裕王沉吟了片刻,赞同地点点头,连夸了两句,“说得好,说得好呀”,随即又郑重其事地问道,“哎,有什么办法能救这个人”,张居正眼中闪过一道寒芒,面不改色地敷衍道,“啊,王爷,明天内阁将第一次论海瑞的罪,今晚我去找徐师傅,把王爷的旨意转告给他”。张师傅,裕王问的是,你有没有什么办法去救海瑞,不是让你当个传声筒,把裕王的旨意转告给徐师傅,让他去想办法。张师傅,你要是实在不想救海瑞就算了,拜托你别再去坑老恩师了,徐师傅就是给道长打工的,道长想杀的人他救不了,道长想保的人他也害不了;拜托你看在师徒多年的份上,就放过徐师傅吧,人家只想靠着松江棉布的生意,给自己多赚点退休金罢了,实在是不想去蹚海瑞的浑水。裕王自然听懂了张居正的言外之意,一言不发地看着张师傅,无可奈何地点了点头,心中暗自说道,给徐师傅传话这种事儿,随便找个太监就干了,就不劳张师傅你费心了,而且不止是徐师傅,高师傅那边也得打个招呼。

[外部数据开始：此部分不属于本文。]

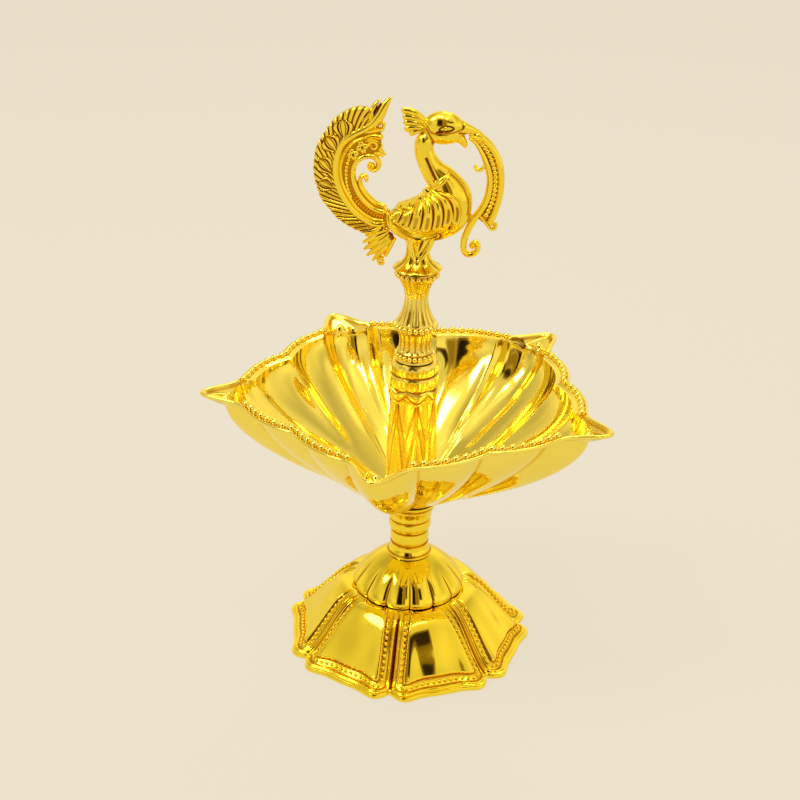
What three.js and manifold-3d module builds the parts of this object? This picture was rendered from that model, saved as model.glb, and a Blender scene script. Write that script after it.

内阁首辅带着内阁阁员以及各部堂官、三法司相关官员,共同审讯一个六品主事,这在整个大明朝,都是空前绝后、闻所未闻之事。辰时初刻众人便到齐了,都察院的大堂内,徐阶在大案后正襟危坐,大案下面摆着四张桌子,三个内阁阁员和刑部尚书申时行依次而坐,四张桌子旁边还摆着两张长条桌,后面坐着三法司的正副堂官,其余陪审官员则是一人一把椅子,坐满了大堂两侧。海老爷迈步出了囚车,戴着手铐脚镣,吃力地走向都察院的大门,东厂太监王户一,领着一群东厂番子和锦衣卫,默默地跟在海瑞身后拾阶而上。海老爷走到门口,不屑地瞟了眼那跟自己膝盖一样高的门槛,这明显就是陈公公的手笔,海老爷身后拖着沉重的锁链,这门槛肯定是迈不过去,要想进门便只能学狗一样,四肢着地弯腰爬过去。
王户一领着一群人站在不远处,嘴角擒着笑,饶有兴致地等着看海老爷出丑,海老爷弯下腰,用袖口擦了擦门槛上的浮尘,不慌不忙地往门槛上一坐,气定神闲地望着身后众人。王户一等了片刻,皱着眉头不耐烦地催道,“爬过去吧,爬过去”。海老爷好似充耳不闻一般,笑着摇了摇头,只是瞪着一双铜铃般地大眼,悠哉悠哉地望着王户一,王户一心头火起,却偏又拿海老爷没办法,光天化日、众目睽睽之下,总不能强摁着海瑞爬进去吧,于是冷哼一声,抬腿迈过门槛,跑去大堂搬救兵了。